Censorship & the Missing Reel
Denmark’s Moral Council, a clerical watchdog, demanded two excisions in 1915: the mirrored-masturbation sequence and a shot of severed tongues preserved in honey. The export print sent to Sweden survives incomplete; the penultimate reel—the one where the palace folds into parchment—was thought lost until a 2021 nitrate fragment surfaced inside a reliquary box in Elsinore. It had been used as cushioning for the bones of St. Canute. Yes, really. The restored four minutes reveal a monochrome kaleidoscope: walls blooming into atlases, the Atlantic Ocean draining through floorboards into a subterranean map labelled “Dansk Guinea”. Without this reel the ending feels abrupt; with it, the film swallows its own tail and vanishes.
Where to Watch (Legally, Ethically, Obsessively)
As of this month, Harems-Mystik streams on DFI’s regional platform with optional English subtitles, though you’ll need a Danish IP—VPNs work, but the site checks for postcodes during signup.

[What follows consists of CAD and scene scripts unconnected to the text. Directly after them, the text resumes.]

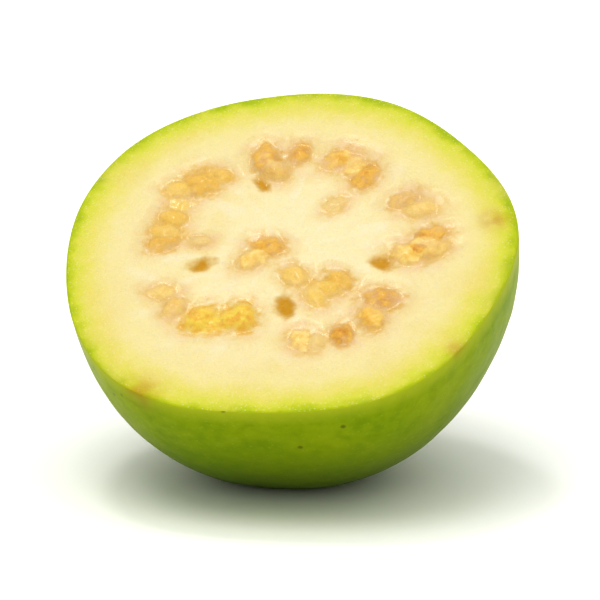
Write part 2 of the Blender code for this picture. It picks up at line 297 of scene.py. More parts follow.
def guava_skin():
    """Waxy guava rind: satin yellow-green, mottled, pored and specked, with a painted highlight just below
    the rim and painted shade deepening its green towards the underside.
    """
    made, tree, shader = finish(
        "waxy_guava_skin", roughness=0.38, ior=1.16, subsurface_weight=0.08,
        subsurface_radius=(1.0, 1.2, 0.1), subsurface_scale=1.5 * MM,
    )
    place = node(tree, "ShaderNodeTexCoord").outputs["Object"]
    share = {
        name: node(tree, "ShaderNodeAttribute", attribute_name=name).outputs["Fac"]
        for name in ("rim_mm", "neck", "bruise")
    }
    broad = node(tree, "ShaderNodeTexNoise", {"Vector": place, "Scale": per_mm(15), "Detail": 3.0})
    base = node(
        tree, "ShaderNodeValToRGB", {"Fac": broad.outputs["Fac"]},
        stops=((0.30, "#7E9700"), (0.52, "#8C9F00"), (0.72, "#9AA700")),
    )
    fleck = {"Vector": place, "Scale": per_mm(2.2), "Detail": 6.0, "Roughness": 0.62}
    mottle = node(tree, "ShaderNodeTexNoise", fleck)
    mottled = node(
        tree, "ShaderNodeValToRGB", {"Fac": mottle.outputs["Fac"]},
        stops=((0.34, "#728E00"), (0.50, "#8B9F00"), (0.68, "#9FAD20")),
    )
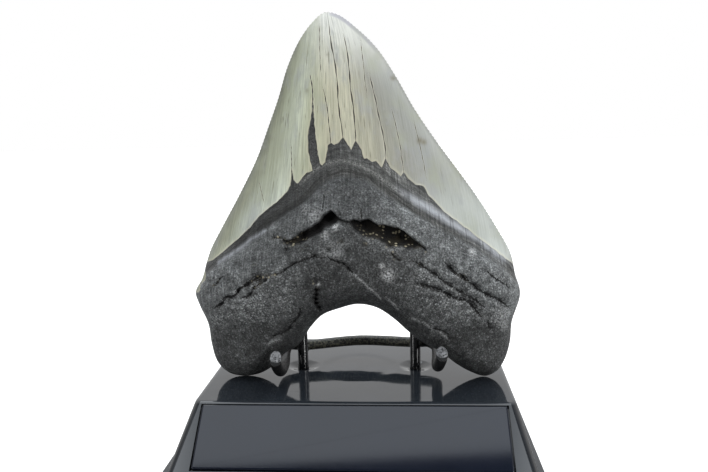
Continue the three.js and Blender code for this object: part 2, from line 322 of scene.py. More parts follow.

A 2K restoration toured US cinematheques last autumn; keep an eye on Cinefamily’s newsletter for encores. Blu-ray? Not yet. The Danish Film Institute claims a 4K scan is “pending funding,” archivist-speak for donor needed. If you’re millionaire with a penchant for olfactory cinema, here’s your tax write-off.
Final Vapours
I’ve watched Harems-Mystik four times: twice sober, once after a saffron gin cocktail, once with a fever. Each viewing exhales a different secret. The fourth time I noticed that every time Severin lies, a hairline crack appears on the film emulsion itself—an analog watermark of mendacity. By the finale the frame resembles shattered porcelain. The palace may be a harem, but the film is a mirror: step too close and you see the crack spreading across your own reflection. That crack doesn’t heal when the credits end; it travels home with you, a hairline fissure in the sugar crust of European self-regard. Sweet dreams.